All shades of red, wheaten, black and tan, or grizzle. Some may have limited white mixed within these colors.


This breed has a double coat – a harsh, wiry topcoat and a soft, warm undercoat. Ideally the coat should be combed and brushed daily. The coat is also considered to be shaggy and waterproof, as well as of medium-length. Norfolks are light shedders, although extra care should be taken when it sheds seasonally. Bathing should be limited and dry shampooing is more advisable; but only when necessary. The coat should be occasionally trimmed.

Health Issues:

They are generally considered as a long-lived, hardy and healthy breed. Their long life expectancy can vouch for this fact. They have a low susceptibility to illness.
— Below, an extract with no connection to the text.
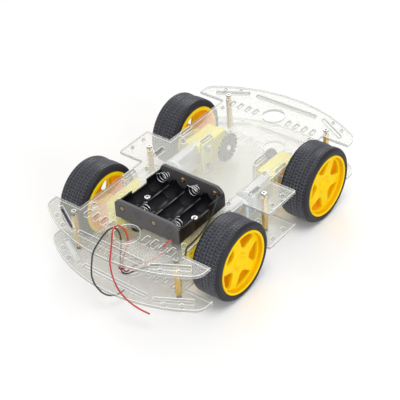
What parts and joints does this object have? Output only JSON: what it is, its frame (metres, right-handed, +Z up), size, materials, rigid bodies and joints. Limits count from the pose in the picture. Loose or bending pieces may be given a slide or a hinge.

A Norfolk’s typical breed temperament is happy, self-confident and spirited. Norfolks have the softest temperaments of the Terrier Group. They are described as fearless, but should not be aggressive despite being capable of defending themselves if need be.

As companions in the home they love people and children and make great family pets. Norfolks are self confident, brave, affectionate and carry themselves with presence and importance, holding their heads and tails erect and high. A Norfolk that is shy, or carries its tail between its legs is untypical as is a dog that is hot tempered and aggressive with other dogs.

The greatest punishment to a Norfolk is his human companion ignoring him. They may also get jealous. It has been known before. Their love for the family is unquestionable though.

Living Environment:

Their activity level is generally reflective of the pace of their environment. They have a medium energy level. This breed should not be kept to live outside since they thrive on human contact. If, however they live outdoors, they are natural hunters with a strong instinct to hunt for small vermin.

They do well in an apartment, if they get sufficient exercise. They are fairly active indoors, but it is not a problem if there is no yard, as long as they are taken on daily walks.